Let’s walk through what they reveal:

  • Lead prosecutor Jay Bratt was advocating an unannounced search by early May, when preliminary interviews with witnesses indicated there were many more boxes of presidential records at Mar-a-Lago that might contain classified materials.
  • But some FBI agents viewed that as premature and overly combative, given the situation involved a former president. Ultimately, it was agreed that they would subpoena Trump.
  • After Trump’s lawyers turned over additional documents marked classified in early June, some FBI field agents wanted to close the criminal investigation altogether — on the (it turns out false) assumption that Trump had turned over everything.
  • In late June, the government subpoenaed surveillance footage and discovered someone had moved boxes from where the documents had been stored, not long after the subpoena was issued. This raised the prospect of more classified-marked documents to be found.
  • By mid-July, prosecutors were again pushing for a search. But FBI agents were still reluctant. Per The Post’s report, prosecutors “heard from top FBI officials that some agents were simply afraid: They worried taking aggressive steps investigating Trump could blemish or even end their careers, according to some people with knowledge of the discussions.”
  • One official labeled it “the hangover of Crossfire Hurricane,” the original name for the investigation into potential connections between Trump and Russia, which an inspector general’s report later found was substantiated but contained errors along the way.
  • “FBI agents’ caution also was rooted in the fact that mistakes in prior probes of Hillary Clinton and Trump had proved damaging to the FBI,” The Post’s report says.
  • About a week before the Aug. 8 search, the head of the FBI’s Washington Field Office, Steven M. D’Antuono, argued strongly against a surprise search. (Others worried that coordinating the search with Trump’s team might allow evidence to be hidden or destroyed.) He “complained how bad it would look for agents with ‘FBI’ emblazoned on their jackets to invade a former president’s home.” Ultimately, it was decided that agents would wear white polo shirts and khakis instead of the traditional blue “FBI” jackets.
  • D’Antuono and FBI agents worried about Bratt having demurred when asked whether Trump was a target of the investigation. “They feared any of these features might not stand up to scrutiny if an inspector general or congressional committee chose to retrace the investigators’ steps, according to the people,” The Post’s report says.
  • Even shortly before the Aug. 8 search, some FBI agents wanted to call Trump lawyer Evan Corcoran when they arrived for the search, allowing him to fly down and join it. FBI headquarters also asked for a one-day delay to avoid a conflict with an FBI announcement.

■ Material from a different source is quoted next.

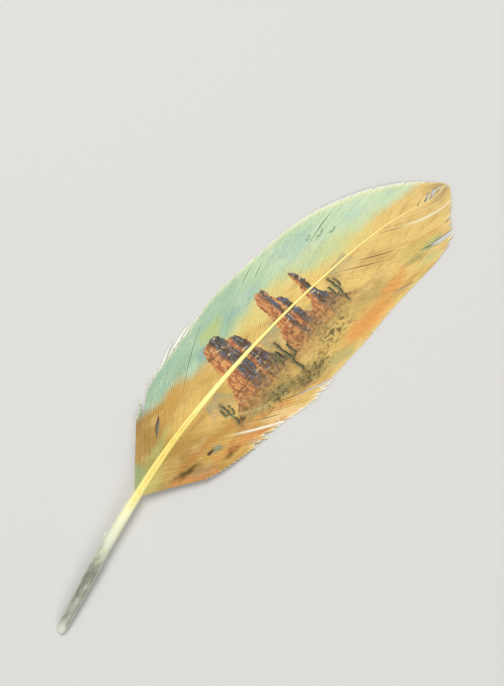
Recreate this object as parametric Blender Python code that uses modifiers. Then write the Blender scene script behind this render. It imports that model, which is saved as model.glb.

Ultimately, the surprise search was conducted on the planned date, without waiting for Corcoran. But in addition to the apparent sartorial concession to concerns about the optics of the search, The Post’s report states that some inside the investigation said the disagreements delayed the search “by months.” That could reduce the amount of time prosecutors have to decide on whether to file charges.

The reporting provides one of the most fulsome pictures to date of how Trump’s attacks on his foes loom over such officials. Yes, part of this was fear of missteps like those that took place in the Clinton and earlier Trump investigations. And it wasn’t all necessarily Trump-specific — as opposed to concern about searching a former president, period. But at other points it was, and it’s all part-and-parcel to the question of how Trump would respond to any missteps — whether real, perceived or conjured by the former president.

Perhaps nobody in modern American politics has wielded fear as a political weapon as successfully as Trump has. That’s especially the case when it comes to keeping his party in line — as Sen. Lindsey O. Graham (R-S.C.) has rather forthrightly acknowledged — but that’s just where the evidence is the most readily apparent.

It’s not just Trump firing former FBI director James B. Comey over “this Russia thing,” pressuring his attorney general to fire deputy director Andrew McCabe, and making then-Attorney General Jeff Sessions’s life hell. It’s also Trump’s routine attacks on those who vote to impeach him (few of whom have survived politically) and those leading investigations into him (Robert S. Mueller III, Letitia James, Fani Willis, Jack Smith, etc.). It’s Trump and his allies putting the fear of God into Fox News in a way that led it to credulously air his team’s false stolen-election claims, as detailed recently in court filings. It’s lawmakers and elections officials apparently fearing for their safety and often heading for the exits because of it. It’s Trump continuing to promote violent rhetoric, despite how his supporters interpreted such statements ahead of Jan. 6, 2021.

(One of Trump’s other frequent targets, former FBI agent Peter Strzok, responded to The Post’s story Wednesday by saying, “In 20 years of working cases involving classified information, I never — not once — encountered prosecutors who wanted to get a search warrant and reluctant … agents. The other way around, sure.”)

And sure enough, shortly after the search on Aug. 8, Trump’s GOP allies in Congress assailed the search as a political attack — despite everyone involved knowing next to nothing about what undergirded it at that point. Trump and some allies quickly lodged baseless conspiracy theories about planted documents and the like. Trump has since aired nonsensical comparisons between his handling of presidential records while out of office and previous presidents, in the name of claiming victimhood and political targeting.

It’s only human to consider the blowback that might come with scrutinizing him, of all high-profile figures in recent American history. And those considerations needn’t be an extended or even conscious calculation. But we’ve seen over and over how effective fear can be for Trump.

And we should remember that as various entities confront potential criminal charges against him.